Overall, the U.S. electric power sector produced 4,090 million megawatt hours (MWh) of electric power in 2022. Natural gas remained the largest source of U.S. electricity generation, increasing from a 37 percent share in 2021 to 39 percent in 2022.

The share of coal-fired generation decreased to 20 percent in 2022 from 23 percent in 2021, as several coal-fired power plants retired while the remaining plants were used less. The share of nuclear generation decreased to 19 percent from 20 percent in 2021, due to the Palisades nuclear power plant’s retirement in May 2022.

The combined wind and solar share of total generation increased to 14 percent in 2022 from 12 percent in 2021, while hydropower generation remained unchanged, at 6 percent in 2022. Also, the shares for biomass and geothermal sources remained unchanged, at less than 1 percent. When you add up wind, solar, hydro, biomass, and geothermal, it represents about 22 percent – higher than coal and nuclear. Renewable generation first surpassed nuclear generation in 2021.

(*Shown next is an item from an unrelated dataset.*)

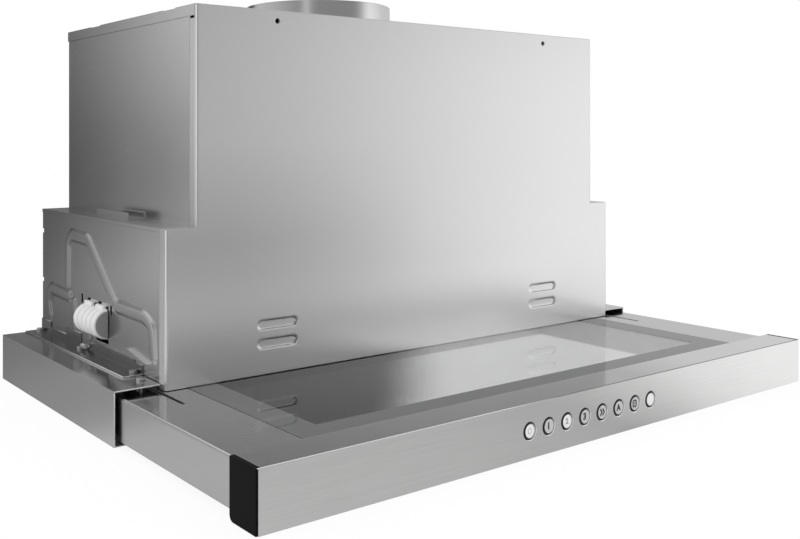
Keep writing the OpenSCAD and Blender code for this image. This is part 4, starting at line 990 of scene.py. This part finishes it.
def studio_ramp(nt, vector, levels):
    """A brightness from a list of levels, in the direction of a vector seen from above."""
    split = nt.nodes.new("ShaderNodeSeparateXYZ")
    nt.links.new(vector, split.inputs[0])

    turn = calc(nt, "ARCTAN2", split.outputs["X"], calc(nt, "MULTIPLY", split.outputs["Y"], -1.0))
    ramp = nt.nodes.new("ShaderNodeValToRGB")
    elements = ramp.color_ramp.elements
    for k, (deg, v) in enumerate(levels):
        e = elements[k] if k < 2 else elements.new((deg + 180) / 360)
        e.position = (deg + 180) / 360
        e.color = (v, v, v, 1)
    nt.links.new(calc(nt, "ADD", calc(nt, "DIVIDE", turn, 2 * math.pi), 0.5), ramp.inputs["Fac"])
    return ramp.outputs["Color"]


def stage_floor():
    """A wide floor, white to the eye, that mirrors in the metal as the studio round the hood."""
    mesh = bpy.data.meshes.new("floor")
    r = 40.0
    mesh.from_pydata([(-r, -r, -0.0005), (r, -r, -0.0005), (r, r, -0.0005), (-r, r, -0.0005)], [], [(0, 1, 2, 3)])
    floor = bpy.data.objects.new("floor", mesh)
    bpy.context.scene.collection.objects.link(floor)
    mat = bpy.data.materials.new("floor_white")
    mat.use_nodes = True
    nt = mat.node_tree
    bsdf = nt.nodes["Principled BSDF"]
    bsdf.inputs["Base Color"].default_value = (0.92, 0.92, 0.92, 1)
    bsdf.inputs["Roughness"].default_value = 0.9
    bsdf.inputs["Specular IOR Level"].default_value = 0.0
    glow = nt.nodes.new("ShaderNodeEmission")
    place = nt.nodes.new("ShaderNodeNewGeometry").outputs["Position"]
    level = nt.nodes.new("ShaderNodeMix")
    level.data_type = "RGBA"
    level.inputs["A"].default_value = (1.02, 1.02, 1.02, 1)
    # Rays that a surface mirrors see the studio on the floor; rays through the glass see it white
    path = nt.nodes.new("ShaderNodeLightPath").outputs
    nt.links.new(calc(nt, "SUBTRACT", path["Is Glossy Ray"], path["Is Transmission Ray"]), level.inputs["Factor"])
    # Near the hood the floor has its own levels, further away those of the studio behind it
    reach = nt.nodes.new("ShaderNodeVectorMath")
    reach.operation = "LENGTH"
    nt.links.new(place, reach.inputs[0])
    far = nt.nodes.new("ShaderNodeMapRange")
    far.inputs["From Min"].default_value = 0.55
    far.inputs["From Max"].default_value = 0.95
    nt.links.new(reach.outputs["Value"], far.inputs["Value"])
    tone = nt.nodes.new("ShaderNodeMix")
    tone.data_type = "RGBA"
    nt.links.new(far.outputs["Result"], tone.inputs["Factor"])
    nt.links.new(studio_ramp(nt, place, FLOOR), tone.inputs["A"])
    nt.links.new(studio_ramp(nt, place, FAR), tone.inputs["B"])
    nt.links.new(tone.outputs["Result"], level.inputs["B"])
    nt.links.new(level.outputs["Result"], glow.inputs["Color"])
    # The glow gives way a little to the lamps, so that the hood's soft shadow shows
    mix = nt.nodes.new("ShaderNodeMixShader")
    nt.links.new(calc(nt, "MULTIPLY", ray_share(nt), 0.9), mix.inputs["Fac"])
    nt.links.new(bsdf.outputs[0], mix.inputs[1])
    nt.links.new(glow.outputs[0], mix.inputs[2])
    nt.links.new(mix.outputs[0], nt.nodes["Material Output"].inputs["Surface"])
    mesh.materials.append(mat)


def ray_share(nt):
    """1 for camera, glossy and transmission rays, which all see the pale backdrop."""
    path = nt.nodes.new("ShaderNodeLightPath").outputs
    direct = calc(nt, "MAXIMUM", path["Is Camera Ray"], path["Is Glossy Ray"])
    return calc(nt, "MAXIMUM", direct, path["Is Transmission Ray"])


def studio_world():
    """A white backdrop, an even fill light, and graded levels for what the metal mirrors."""
    world = bpy.data.worlds.new("studio")
    bpy.context.scene.world = world
    world.use_nodes = True
    nt = world.node_tree
    nodes, links = nt.nodes, nt.links
    out = nodes["World Output"]
    plain = nodes["Background"]
    plain.inputs["Color"].default_value = (1, 1, 1, 1)
    plain.inputs["Strength"].default_value = 0.86
    coord = nodes.new("ShaderNodeTexCoord")
    split = nodes.new("ShaderNodeSeparateXYZ")
    links.new(coord.outputs["Generated"], split.inputs[0])
    graded = nodes.new("ShaderNodeBackground")
    tone = studio_ramp(nt, coord.outputs["Generated"], STUDIO)
    for levels, z0, z1 in ((ABOVE, 0.0, 0.1), (UPPER, 0.13, 0.24), (ZENITH, 0.38, 0.55)):
        lift = nodes.new("ShaderNodeMapRange")
        lift.inputs["From Min"].default_value = z0
        lift.inputs["From Max"].default_value = z1
        links.new(split.outputs["Z"], lift.inputs["Value"])
        level = nodes.new("ShaderNodeMix")
        level.data_type = "RGBA"
        links.new(lift.outputs["Result"], level.inputs["Factor"])
        links.new(tone, level.inputs["A"])
        links.new(studio_ramp(nt, coord.outputs["Generated"], levels), level.inputs["B"])
        tone = level.outputs["Result"]
    links.new(tone, graded.inputs["Color"])
    white = nodes.new("ShaderNodeBackground")
    white.inputs["Color"].default_value = (1, 1, 1, 1)
    white.inputs["Strength"].default_value = 1.0
    path = nodes.new("ShaderNodeLightPath")
    backdrop = nodes.new("ShaderNodeMixShader")
    links.new(path.outputs["Is Glossy Ray"], backdrop.inputs["Fac"])
    links.new(white.outputs[0], backdrop.inputs[1])
    links.new(graded.outputs[0], backdrop.inputs[2])
    final = nodes.new("ShaderNodeMixShader")
    links.new(ray_share(nt), final.inputs["Fac"])
    links.new(plain.outputs[0], final.inputs[1])
    links.new(backdrop.outputs[0], final.inputs[2])
    links.new(final.outputs[0], out.inputs["Surface"])


def softbox(name, place, aim, size, watts):
    """A rectangular area light that no surface mirrors."""
    light = bpy.data.lights.new(name, "AREA")
    light.shape = "RECTANGLE"
    light.size, light.size_y = size
    light.energy = watts
    obj = bpy.data.objects.new(name, light)
    obj.location = place
    obj.rotation_euler = (Vector(aim) - Vector(place)).to_track_quat("-Z", "Y").to_euler()
    obj.visible_glossy = False
    bpy.context.scene.collection.objects.link(obj)
    return obj


stage_floor()
studio_world()
softbox("key", (1.3, -1.5, 1.9), (0, 0, 0.1), (2.2, 1.8), 6)
softbox("top", (-0.2, 0.2, 2.4), (0, 0, 0), (2.4, 2.4), 5)

camera = bpy.data.cameras.new("camera")
camera.sensor_width = 36
camera.lens = 43.3517
camera.shift_x = 0.1
camera.shift_y = -0.16564
camera.clip_start = 0.02
cam = bpy.data.objects.new("camera", camera)
cam.location = (-0.5921093, -0.687866, 0.2278093)
cam.rotation_euler = (math.pi / 2, 0, -0.6292)
bpy.context.scene.collection.objects.link(cam)
bpy.context.scene.camera = cam
bpy.context.scene.view_settings.view_transform = "Standard"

More capacity led to growth in wind and solar generation. For example, utility-scale solar capacity in the U.S. electric power sector increased from 61 gigawatts (GW) in 2021 to 71 GW in 2022. Also, wind capacity grew from 133 GW in 2021 to 141 GW in 2022.

Texas accounted for 26 percent of total U.S. wind generation last year, followed by Iowa at 10 percent and Oklahoma at 9 percent.

California ranked first in utility-scale solar generation, producing 26 percent of the country’s utility-scale solar electricity. Texas was next at 16 percent, followed by North Carolina at 8 percent.

EIA forecasts the wind share of the U.S. generation mix will increase to increase to 12 percent in 2023 from 11 percent last year. Also, it expects the solar share to grow to 5 percent in 2023, up from 4 percent last year. The natural gas share of generation is forecast to remain unchanged from last year at 39 percent, while the coal share of generation is forecasted to decline to 17 percent in 2023 from 20 percent last year.